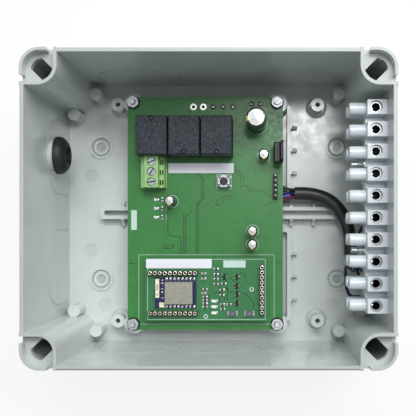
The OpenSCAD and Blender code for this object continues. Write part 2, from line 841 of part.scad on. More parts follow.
// Aluminium can: a rolled groove near the foot and a scored top
module capacitor_cans() {
    color([0.9, 0.9, 0.91]) at_caps() {
        r = $cap_r - sleeve_t - fit;
        difference() {
            rotate_extrude() polygon([
                [0, 0], [r, 0], [r, 1.2], [r - 0.4, 1.6], [r, 2],
                [r, $cap_h - 0.3], [r - 0.3, $cap_h], [0, $cap_h]
            ]);
            for (a = [30, 120]) rotate(a) translate([-r * 0.75, -0.12, $cap_h - 0.2]) cube([r * 1.5, 0.24, 1]);
        }
    }
}

module at_caps() {
    for (c = caps) translate([c[0], c[1], board_top]) {
        $cap_r = c[2];
        $cap_h = c[3];
        children();
    }
}

module capacitor_sleeves() {
    color([0.1, 0.1, 0.12]) at_caps() difference() {
        translate([0, 0, 0.3]) cylinder(r = $cap_r, h = $cap_h - 0.1);
        translate([0, 0, -cut]) cylinder(r = $cap_r - sleeve_t, h = $cap_h + cut);
        translate([0, 0, $cap_h - 1]) cylinder(r = $cap_r * 0.82, h = 2);
    }
}

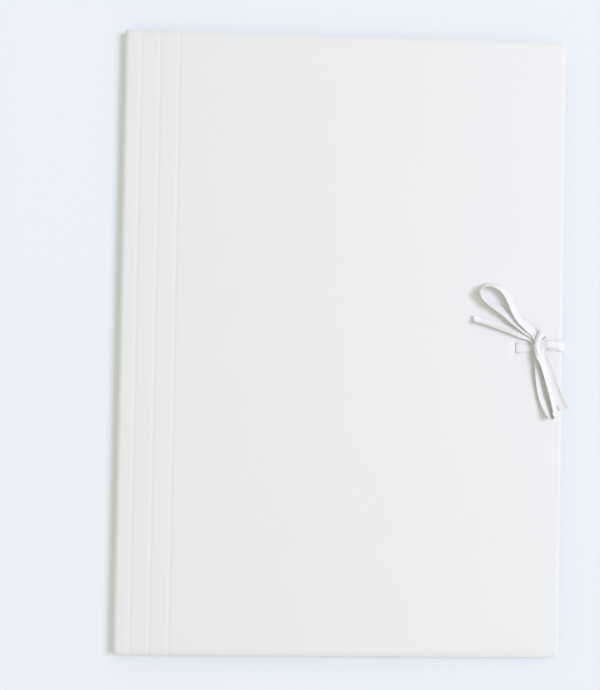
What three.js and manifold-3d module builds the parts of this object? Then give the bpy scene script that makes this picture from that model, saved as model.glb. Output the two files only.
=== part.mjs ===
// Tied card folder: one folded sheet of white card, closed by two narrow ribbons in a bow.
// Millimetres, +Z up. The spine is at -X, the fore-edge at +X, the long side along Y.
// The origin is at the centre of the back cover's underside.
import * as THREE from 'three';
import { mergeVertices } from 'three/addons/utils/BufferGeometryUtils.js';
import Module from 'manifold-3d';

const wasm = await Module();
wasm.setup();

// Card
const coverWidth = 230;
const coverHeight = 320;
const cardThickness = 0.5;
const spineHeight = 5.4;
const foreEdgeHeight = 4.8;
const frontCoverSetback = 0.5;
const scoreOffsets = [8.7, 18.5, 28.5];
const scoreWidth = 3.2;
const scoreDepth = 0.3;
const scoreFacets = 8;
const spineFacets = 16;
const coverFacets = 10;

// Ribbon
const ribbonWidth = 5.0;
const ribbonThickness = 0.3;
const clearance = 0.3;
const slitFromForeEdge = 24.8;
const slitOffCentre = -0.3;
const knotFromForeEdge = 14.3;
const knotOffCentre = 3.0;
const knotReach = 9;
const knotGather = 0.72;
const insideGlueRun = 11.5;
const sectionsPerRow = 2;

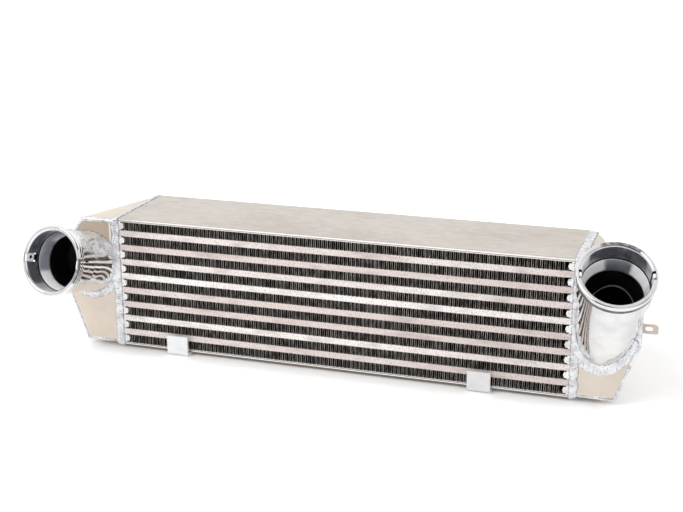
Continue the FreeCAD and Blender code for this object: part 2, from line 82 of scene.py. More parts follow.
CORE_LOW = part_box("bottom_plate")[0]
CORE_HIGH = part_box("top_plate")[1]
CORE_MIDDLE = (CORE_LOW + CORE_HIGH) / 2
FLOOR_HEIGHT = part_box("left_bracket")[0].z
ROW_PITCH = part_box("charge_tube_1")[0].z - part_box("charge_tube_2")[0].z
ROW_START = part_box("charge_tube_8")[0].z - 1.0 * MM
TUBE_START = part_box("charge_tube_8")[0].z - ROW_PITCH
TUBE_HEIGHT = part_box("charge_tube_8")[1].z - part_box("charge_tube_8")[0].z
UP = Vector((0, 0, 1))

# The camera of the photograph, in the part's frame
CAMERA_PLACE = Vector((605.2, -1253.1, 535.2)) * MM
CAMERA_LENS = 67.32
CAMERA_YAW = 18.49
CAMERA_PITCH = 17.18
CAMERA_ROLL = -0.34

# Direction from the part to the dark front of the studio
STUDIO_FRONT = (0.29, -0.9, 0.32)


def linear(hex_colour):
    """Linear RGBA from an sRGB hex colour."""
    parts = [int(hex_colour[index:index + 2], 16) / 255 for index in (1, 3, 5)]
    return tuple(part / 12.92 if part <= 0.04045 else ((part + 0.055) / 1.055) ** 2.4
                 for part in parts) + (1.0,)


WHITE = linear("#FFFFFF")
BLACK = linear("#000000")


def colour_setting(name, description, hex_colour):
    """A colour that a user can change."""
    return bpy.props.FloatVectorProperty(name=name, description=description, subtype="COLOR", size=4,
                                         min=0.0, max=1.0, default=linear(hex_colour))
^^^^
Exercise task: Repeat the records above exactly.

Response:
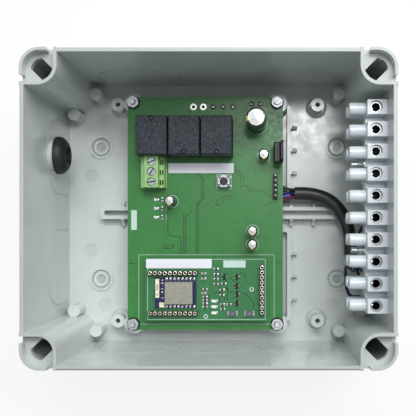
The OpenSCAD and Blender code for this object continues. Write part 2, from line 841 of part.scad on. More parts follow.
// Aluminium can: a rolled groove near the foot and a scored top
module capacitor_cans() {
    color([0.9, 0.9, 0.91]) at_caps() {
        r = $cap_r - sleeve_t - fit;
        difference() {
            rotate_extrude() polygon([
                [0, 0], [r, 0], [r, 1.2], [r - 0.4, 1.6], [r, 2],
                [r, $cap_h - 0.3], [r - 0.3, $cap_h], [0, $cap_h]
            ]);
            for (a = [30, 120]) rotate(a) translate([-r * 0.75, -0.12, $cap_h - 0.2]) cube([r * 1.5, 0.24, 1]);
        }
    }
}

module at_caps() {
    for (c = caps) translate([c[0], c[1], board_top]) {
        $cap_r = c[2];
        $cap_h = c[3];
        children();
    }
}

module capacitor_sleeves() {
    color([0.1, 0.1, 0.12]) at_caps() difference() {
        translate([0, 0, 0.3]) cylinder(r = $cap_r, h = $cap_h - 0.1);
        translate([0, 0, -cut]) cylinder(r = $cap_r - sleeve_t, h = $cap_h + cut);
        translate([0, 0, $cap_h - 1]) cylinder(r = $cap_r * 0.82, h = 2);
    }
}

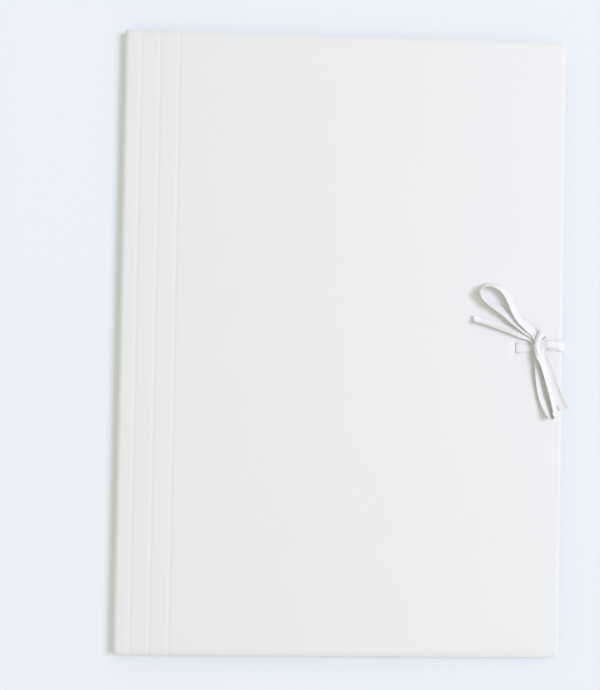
What three.js and manifold-3d module builds the parts of this object? Then give the bpy scene script that makes this picture from that model, saved as model.glb. Output the two files only.
=== part.mjs ===
// Tied card folder: one folded sheet of white card, closed by two narrow ribbons in a bow.
// Millimetres, +Z up. The spine is at -X, the fore-edge at +X, the long side along Y.
// The origin is at the centre of the back cover's underside.
import * as THREE from 'three';
import { mergeVertices } from 'three/addons/utils/BufferGeometryUtils.js';
import Module from 'manifold-3d';

const wasm = await Module();
wasm.setup();

// Card
const coverWidth = 230;
const coverHeight = 320;
const cardThickness = 0.5;
const spineHeight = 5.4;
const foreEdgeHeight = 4.8;
const frontCoverSetback = 0.5;
const scoreOffsets = [8.7, 18.5, 28.5];
const scoreWidth = 3.2;
const scoreDepth = 0.3;
const scoreFacets = 8;
const spineFacets = 16;
const coverFacets = 10;

// Ribbon
const ribbonWidth = 5.0;
const ribbonThickness = 0.3;
const clearance = 0.3;
const slitFromForeEdge = 24.8;
const slitOffCentre = -0.3;
const knotFromForeEdge = 14.3;
const knotOffCentre = 3.0;
const knotReach = 9;
const knotGather = 0.72;
const insideGlueRun = 11.5;
const sectionsPerRow = 2;

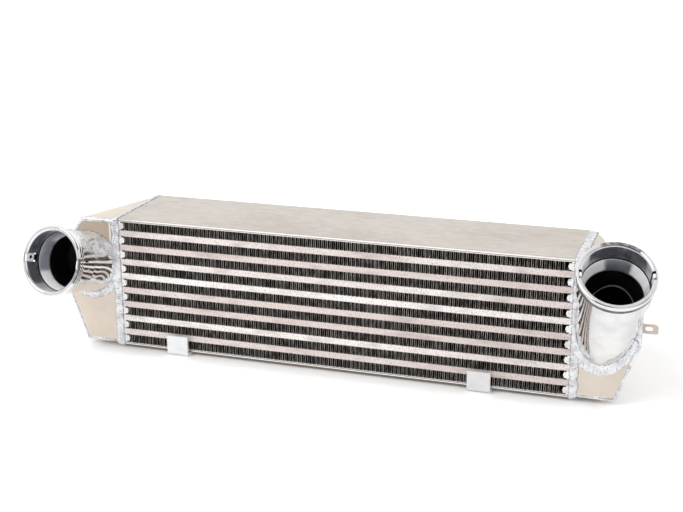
Continue the FreeCAD and Blender code for this object: part 2, from line 82 of scene.py. More parts follow.
CORE_LOW = part_box("bottom_plate")[0]
CORE_HIGH = part_box("top_plate")[1]
CORE_MIDDLE = (CORE_LOW + CORE_HIGH) / 2
FLOOR_HEIGHT = part_box("left_bracket")[0].z
ROW_PITCH = part_box("charge_tube_1")[0].z - part_box("charge_tube_2")[0].z
ROW_START = part_box("charge_tube_8")[0].z - 1.0 * MM
TUBE_START = part_box("charge_tube_8")[0].z - ROW_PITCH
TUBE_HEIGHT = part_box("charge_tube_8")[1].z - part_box("charge_tube_8")[0].z
UP = Vector((0, 0, 1))

# The camera of the photograph, in the part's frame
CAMERA_PLACE = Vector((605.2, -1253.1, 535.2)) * MM
CAMERA_LENS = 67.32
CAMERA_YAW = 18.49
CAMERA_PITCH = 17.18
CAMERA_ROLL = -0.34

# Direction from the part to the dark front of the studio
STUDIO_FRONT = (0.29, -0.9, 0.32)


def linear(hex_colour):
    """Linear RGBA from an sRGB hex colour."""
    parts = [int(hex_colour[index:index + 2], 16) / 255 for index in (1, 3, 5)]
    return tuple(part / 12.92 if part <= 0.04045 else ((part + 0.055) / 1.055) ** 2.4
                 for part in parts) + (1.0,)


WHITE = linear("#FFFFFF")
BLACK = linear("#000000")


def colour_setting(name, description, hex_colour):
    """A colour that a user can change."""
    return bpy.props.FloatVectorProperty(name=name, description=description, subtype="COLOR", size=4,
                                         min=0.0, max=1.0, default=linear(hex_colour))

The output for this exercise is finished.